Noam Scheiber (New Republic) – “The first half of the debate felt like a 45-minute negative ad, reprising the most chewed over anti-Obama allegations (bittergate, Jeremiah Wright, patriotism) and even some relatively obscure ones (his vague association with former Weatherman radical Bill Ayers).”
Daniel Rubin (Philadelphia Inquirer) – “We’ve revisted bitter. We’ve gone back to Bosnia. We’ve dragged Rev. Wright back up onto the podium. We’ve mis-spent this debate by allowing Charlie Gibson and George Stephanopoulos to ask questions that skirt what in my mind is what we need to know now. What would they do about the mess they’d inherit? The war. Health care. The economy. Stupid.”
Cathleen Decker and Noam N. Levey (Los Angeles Times) – “With the moderators and Clinton raising assorted questions about Obama’s past for the first half of the debate, issues received relatively short shrift. Not until 50 minutes in was a policy issue — Iraq — asked about by the moderators. More than an hour went by before a question was asked about what Stephanopoulos called “the No. 1 issue on Americans’ minds” — the economy.”
“…experience, character [and] credibility.

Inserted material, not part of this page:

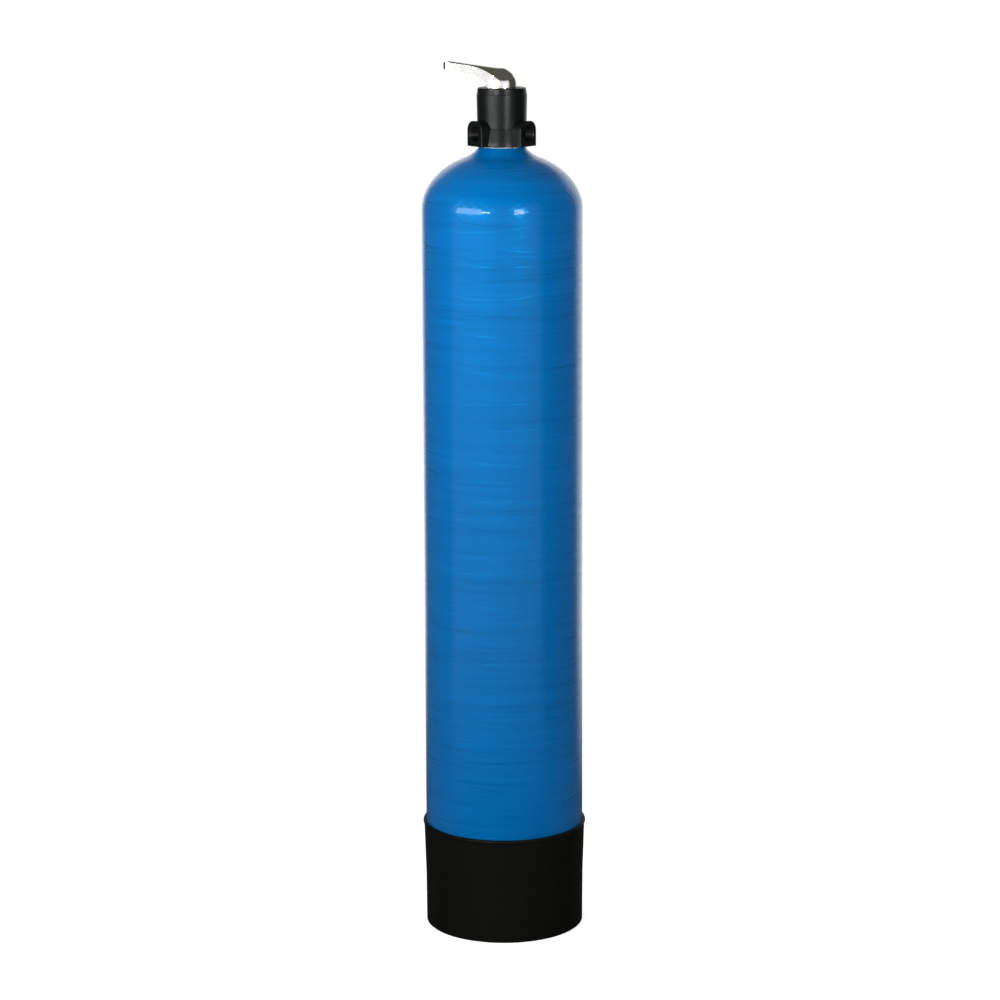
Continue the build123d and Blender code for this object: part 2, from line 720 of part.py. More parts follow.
with BuildPart() as bonnet:
    with BuildSketch(Plane.XZ):
        with BuildLine():
            Polyline(
                (SPINDLE_RADIUS + RUNNING_FIT, height(PLUG_BOTTOM)),
                (CHAMBER_RADIUS - plug_clearance, height(PLUG_BOTTOM)),
                (CHAMBER_RADIUS - plug_clearance, height(DRUM_TOP)),
                (bonnet_radius_low, height(DRUM_TOP)),
                (bonnet_radius_high, height(BONNET_TOP - bonnet_edge)),
            )
            RadiusArc(
                (bonnet_radius_high, height(BONNET_TOP - bonnet_edge)),
                (bonnet_radius_high - bonnet_edge, height(BONNET_TOP)),
                -bonnet_edge,
            )
            Polyline(
                (bonnet_radius_high - bonnet_edge, height(BONNET_TOP)),
                (index_outer, height(BONNET_TOP)),
                (index_outer, height(BONNET_TOP - bonnet_recess)),
                (index_inner, height(BONNET_TOP - bonnet_recess)),
                (index_inner, height(BONNET_TOP)),
                (SPINDLE_RADIUS + RUNNING_FIT, height(BONNET_TOP)),
                (SPINDLE_RADIUS + RUNNING_FIT, height(PLUG_BOTTOM)),
            )
        make_face()
    revolve(axis=Axis.Z)
    ring_groove(
        CHAMBER_RADIUS + 1, bonnet_seal_groove,
        bonnet_seal_height - bonnet_seal_half, bonnet_seal_height + bonnet_seal_half,
    )
    with BuildSketch(level(BONNET_TOP)):
        with PolarLocations(SCREW_CIRCLE, SCREW_COUNT):
            Circle(screw_hole_radius + 0.5)
    extrude(amount=DRUM_TOP - BONNET_TOP, mode=Mode.SUBTRACT)
    with BuildSketch(level(BONNET_TOP)):
        with PolarLocations(SCREW_CIRCLE, SCREW_COUNT):
            Circle(counterbore_radius)
    extrude(amount=-counterbore_depth, mode=Mode.SUBTRACT)
    with BuildSketch(level(BONNET_TOP)):
        with PolarLocations(DETENT_CIRCLE, 1, start_angle=DETENT_ANGLE):
            Circle(detent_hole_radius)
    extrude(amount=-detent_hole_depth, mode=Mode.SUBTRACT)

bonnet_seal_section = 1.15
bonnet_seal_radius = CHAMBER_RADIUS - bonnet_seal_section - 0.1

with BuildPart() as bonnet_oring:
    seal_ring(bonnet_seal_radius, bonnet_seal_section, bonnet_seal_height)

with BuildPart() as index_plate:
    with BuildSketch(level(BONNET_TOP - bonnet_recess)):
        Circle(index_outer - 0.1)
        Circle(index_inner + 0.1, mode=Mode.SUBTRACT)
    extrude(amount=bonnet_recess - 0.4)

screw_head_radius = 3.5
screw_head_height = 4.0
screw_shank_radius = 1.65
screw_shank_length = 20.0
socket_across = 3.0
socket_depth = 2.2

with BuildPart() as bonnet_screws:
    head_seat = BONNET_TOP - counterbore_depth
    with BuildSketch(level(head_seat)):
        with PolarLocations(SCREW_CIRCLE, SCREW_COUNT):
            Circle(screw_head_radius)
    extrude(amount=screw_head_height)
    with BuildSketch(level(head_seat)):
        with PolarLocations(SCREW_CIRCLE, SCREW_COUNT):
            Circle(screw_shank_radius)
    extrude(amount=-screw_shank_length)
    with BuildSketch(level(head_seat + screw_head_height)):
        with PolarLocations(SCREW_CIRCLE, SCREW_COUNT):
            RegularPolygon(socket_across / 2, 6, major_radius=False)
    extrude(amount=-socket_depth, mode=Mode.SUBTRACT)

# Sprung ball that clicks into the lever's three dimples

ball_top = HUB_BOTTOM - 0.08
ball_centre = ball_top - detent_ball_radius
spring_wire = 0.45
spring_coil_radius = 2.2
spring_turns = 4
spring_first_turn = BONNET_TOP - detent_hole_depth + spring_wire + 0.02
ball_seat_drop = sqrt((detent_ball_radius + spring_wire) ** 2 - spring_coil_radius**2)
spring_last_turn = ball_centre - ball_seat_drop - 0.05

with BuildPart() as detent_ball:
    with Locations(
        (
            DETENT_CIRCLE * cos(radians(DETENT_ANGLE)),
            DETENT_CIRCLE * sin(radians(DETENT_ANGLE)),
            height(ball_centre),
        )
    ):
        Sphere(detent_ball_radius)

with BuildPart() as detent_spring:
    spring_centre = (
        DETENT_CIRCLE * cos(radians(DETENT_ANGLE)),
        DETENT_CIRCLE * sin(radians(DETENT_ANGLE)),
        height(spring_first_turn),
    )
    spring_rise = spring_last_turn - spring_first_turn
    with BuildLine():
        coil = Helix(
            pitch=spring_rise / spring_turns,
            height=spring_rise,
            radius=spring_coil_radius,
            center=spring_centre,
        )
    with BuildSketch(Plane(origin=coil @ 0, z_dir=coil % 0)):
        Circle(spring_wire)
    sweep()

# Die-cast lever: a domed hub that caps the spindle and a hollow arm

lever_direction = Vector(cos(radians(LEVER_ANGLE)), sin(radians(LEVER_ANGLE)), 0)
lever_side = Plane(
    origin=(0, 0, NECK_TOP), x_dir=lever_direction, z_dir=lever_direction.cross(Vector(0, 0, 1))
)
lever_seen_from_above = Plane(
    origin=(0, 0, height(HUB_BOTTOM)), x_dir=lever_direction, z_dir=(0, 0, 1)
)
tip_radius = LEVER_TIP_WIDTH / 2
arm_root_radius = HUB_RADIUS - 0.7
arm_root_reach = HUB_RADIUS - 2.0
cap_height = 60.0
hub_shoulder = 114.0
hub_crown = 146.6
hub_profile = ((HUB_RADIUS, hub_shoulder), (28.1, 124.0), (24.8, 131.7), (17.2, 139.4), (9.0, 144.4))
arm_end = LEVER_REACH - 8.0
arm_above = 170.0
tip_top = 160.4
tip_nose_high = (109.3, 158.0)
tip_nose = 151.6
tip_nose_low = (109.6, 146.0)
tip_underside = (104.5, 143.4)
underside = ((87.5, 141.3), (73.0, 139.4), (59.0, 137.2), (48.6, 133.6), (40.7, 129.4))
lip_reach = 33.0
lip_height = 122.6
lip_bevel = 1.6
lip_drop = 2.6
pocket_start = 36.0
pocket_end = 106.0
pocket_low = 112.0
pocket_roof = ((36.0, 137.0), (45.0, 143.4), (75.0, 150.2), (103.0, 155.0), (106.0, 153.0))
socket_top = square_top + 0.2
socket_play = 0.1
boss_radius = 18.2
hub_wall_radius = 25.3
hub_pocket_top = 125.0
dimple_depth = 0.6
screw_seat = 138.0
screw_pocket_radius = 5.4
screw_head_play = 0.9
lever_screw_head = 4.5
lever_socket_radius = 2.0
lever_socket_depth = 2.5
crown_stations = (
    (0.0, 28.5, 121.5, 136.3, 146.0),
    (22.0, 25.4, 137.0, 144.9, 149.4),
    (45.0, 21.3, 148.2, 151.2, 153.0),
    (75.0, 15.9, 154.4, 156.3, 157.2),
    (112.0, 11.4, 159.6, 161.0, 161.4),
)


def lever_plan(inset):
    """Add the arm's outline seen from above, drawn in by an inset, to the sketch."""
    Circle(arm_root_radius - inset)
    with Locations((LEVER_REACH - tip_radius, 0)):
        Circle(tip_radius - inset)
    make_hull()


def across_lever(reach):
    """A plane square to the lever at a reach from the spindle, with its height upwards."""
    centre = lever_direction * reach + Vector(0, 0, NECK_TOP)
    return Plane(origin=centre, x_dir=Vector(0, 0, 1).cross(lever_direction), z_dir=lever_direction)


with BuildPart() as handle:
    for reach, half_width, shoulder, haunch, crown in crown_stations:
        with BuildSketch(across_lever(reach)):
            with BuildLine():
                Polyline(
                    (half_width, shoulder),
                    (half_width, HUB_BOTTOM),
                    (-half_width, HUB_BOTTOM),
                    (-half_width, shoulder),
                )
                Spline(
                    (-half_width, shoulder),
                    (-0.7 * half_width, haunch),
                    (0, crown),
                    (0.7 * half_width, haunch),
                    (half_width, shoulder),
                )
            make_face()
    loft()
    with BuildSketch(lever_side):
        with BuildLine():
            Polyline(
                (arm_root_reach, HUB_BOTTOM),
                (0, HUB_BOTTOM),
                (0, arm_above),
                (arm_end, arm_above),
                (arm_end, tip_top),
            )
            ThreePointArc((arm_end, tip_top), tip_nose_high, (LEVER_REACH, tip_nose))
            ThreePointArc((LEVER_REACH, tip_nose), tip_nose_low, tip_underside)
            Spline(tip_underside, *underside, (lip_reach, lip_height))
            Polyline(
                (lip_reach, lip_height),
                (lip_reach - lip_bevel, lip_height - lip_drop),
                (arm_root_reach, lip_height - lip_drop),
                (arm_root_reach, HUB_BOTTOM),
            )
        make_face()
    extrude(amount=HUB_RADIUS + 2, both=True, mode=Mode.INTERSECT)
    with BuildSketch(lever_seen_from_above):
        lever_plan(0)
    extrude(amount=cap_height, mode=Mode.INTERSECT)
    with BuildSketch(lever_side):
        with BuildLine():
            Polyline(
                (0, hub_crown), (0, HUB_BOTTOM), (-HUB_RADIUS, HUB_BOTTOM), (-HUB_RADIUS, hub_shoulder)
            )
            Spline(
                *[(-radius, above_neck) for radius, above_neck in hub_profile],
                (0, hub_crown),
                tangents=[(0, 1), (1, 0.1)],
            )
        make_face()
    revolve(axis=Axis.Z)
    with BuildSketch(lever_side, mode=Mode.PRIVATE) as arm_pocket:
        with BuildLine():
            Polyline(
                (pocket_start, pocket_low),
                *pocket_roof,
                (pocket_end, pocket_low),
                (pocket_start, pocket_low),
            )
        make_face()
    with BuildSketch(lever_seen_from_above, mode=Mode.PRIVATE) as pocket_plan:
        lever_plan(LEVER_WALL)
    arm_pocket_side = extrude(
        arm_pocket.sketch, amount=HUB_RADIUS, both=True, mode=Mode.PRIVATE
    )
    arm_pocket_plan = extrude(pocket_plan.sketch, amount=cap_height, mode=Mode.PRIVATE)
    add(arm_pocket_side & arm_pocket_plan, mode=Mode.SUBTRACT)
    with BuildSketch(level(HUB_BOTTOM)):
        Circle(hub_wall_radius)
        Circle(boss_radius, mode=Mode.SUBTRACT)
    extrude(amount=hub_pocket_top - HUB_BOTTOM, mode=Mode.SUBTRACT)
    with BuildSketch(level(HUB_BOTTOM)):
        Rectangle(SPINDLE_SQUARE + socket_play, SPINDLE_SQUARE + socket_play)
    extrude(amount=socket_top - HUB_BOTTOM, mode=Mode.SUBTRACT)
    with BuildSketch(level(socket_top)):
        Circle(lever_screw_radius + 0.3)
    extrude(amount=screw_seat - socket_top, mode=Mode.SUBTRACT)
    with BuildSketch(level(screw_seat)):
        Circle(screw_pocket_radius)
    extrude(amount=cap_height, mode=Mode.SUBTRACT)
    dimple_centre = HUB_BOTTOM - detent_ball_radius + dimple_depth
    for stop in LEVER_STOPS:
        with Locations(
            (
                DETENT_CIRCLE * cos(radians(DETENT_ANGLE - stop)),
                DETENT_CIRCLE * sin(radians(DETENT_ANGLE - stop)),
                height(dimple_centre),
            )
        ):
            Sphere(detent_ball_radius, mode=Mode.SUBTRACT)

with BuildPart() as handle_screw:
    with BuildSketch(level(screw_seat)):
        Circle(screw_pocket_radius - screw_head_play)
    extrude(amount=lever_screw_head)
    with BuildSketch(level(screw_seat)):
        Circle(lever_screw_radius - 0.05)
    extrude(amount=-(screw_seat - square_top + lever_screw_depth - 3))
    with BuildSketch(level(screw_seat + lever_screw_head)):
        RegularPolygon(lever_socket_radius, 6, major_radius=False)
    extrude(amount=-lever_socket_depth, mode=Mode.SUBTRACT)

finish(tank_winding.part, "tank_winding")
finish(tank_liner.part, "tank_liner")
finish(neck_insert.part, "neck_insert")
finish(base_boot.part, "base_boot")
finish(gravel_bed.part, "gravel_bed")
finish(filter_media.part, "filter_media")
finish(riser_tube.part, "riser_tube")
finish(bottom_strainer.part, "bottom_strainer")
finish(top_strainer.part, "top_strainer")
finish(valve_body.part, "valve_body")
finish(neck_oring.part, "neck_oring")
finish(riser_oring.part, "riser_oring")
finish(disc_gasket.part, "disc_gasket")
finish(fixed_disc.part, "fixed_disc")
finish(moving_disc.part, "moving_disc")
finish(spindle.part, "spindle")
finish(spindle_orings.part, "spindle_orings")
finish(thrust_washer.part, "thrust_washer")
finish(bonnet.part, "bonnet")
finish(bonnet_oring.part, "bonnet_oring")
finish(index_plate.part, "index_plate")
finish(bonnet_screws.part, "bonnet_screws")
finish(detent_ball.part, "detent_ball")
finish(detent_spring.part, "detent_spring")
finish(handle.part, "handle")
finish(handle_screw.part, "handle_screw")
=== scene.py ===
"""Dresses the whole house water filter: its finishes, winding, pipe threads, dial marks and stage."""

import json
import math
import random

import bmesh
import bpy
from bpy.props import FloatProperty, FloatVectorProperty, IntProperty, PointerProperty
from mathutils import Matrix, Vector


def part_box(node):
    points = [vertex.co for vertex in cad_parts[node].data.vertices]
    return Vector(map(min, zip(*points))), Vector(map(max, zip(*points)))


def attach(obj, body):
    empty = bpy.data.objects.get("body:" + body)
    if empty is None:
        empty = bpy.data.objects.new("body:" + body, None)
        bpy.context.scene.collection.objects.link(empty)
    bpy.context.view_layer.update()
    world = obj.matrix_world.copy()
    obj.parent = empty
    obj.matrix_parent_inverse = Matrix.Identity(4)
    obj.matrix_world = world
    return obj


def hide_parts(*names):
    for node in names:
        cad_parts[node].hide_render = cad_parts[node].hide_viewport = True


bl_info = {
    "name": "Whole house water filter",
    "version": (1, 0, 0),
    "blender": (4, 5, 0),
    "location": "View3D > Sidebar > Water filter",
    "description": "Finishes, winding and stage of a tank water filter with a lever valve",
    "category": "Object",
}

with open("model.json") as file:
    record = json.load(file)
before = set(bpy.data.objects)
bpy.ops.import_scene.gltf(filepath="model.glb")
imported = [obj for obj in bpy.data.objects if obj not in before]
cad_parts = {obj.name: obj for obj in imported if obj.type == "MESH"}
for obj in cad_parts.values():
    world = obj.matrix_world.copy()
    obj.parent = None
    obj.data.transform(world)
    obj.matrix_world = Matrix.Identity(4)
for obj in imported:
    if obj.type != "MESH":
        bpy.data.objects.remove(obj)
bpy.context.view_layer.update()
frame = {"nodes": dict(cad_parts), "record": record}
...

You can’t find a presidential election where those issues didn’t come into play.”
The problem is that you can’t find a but a trace of questions in this debate where those issues did come into play. The moderators had obviously decided that they were going to chase petty controversy and ratings by focusing on tabloid trivialities. Their cynical smugness and conceit are a sad commentary on the state of journalism and politics.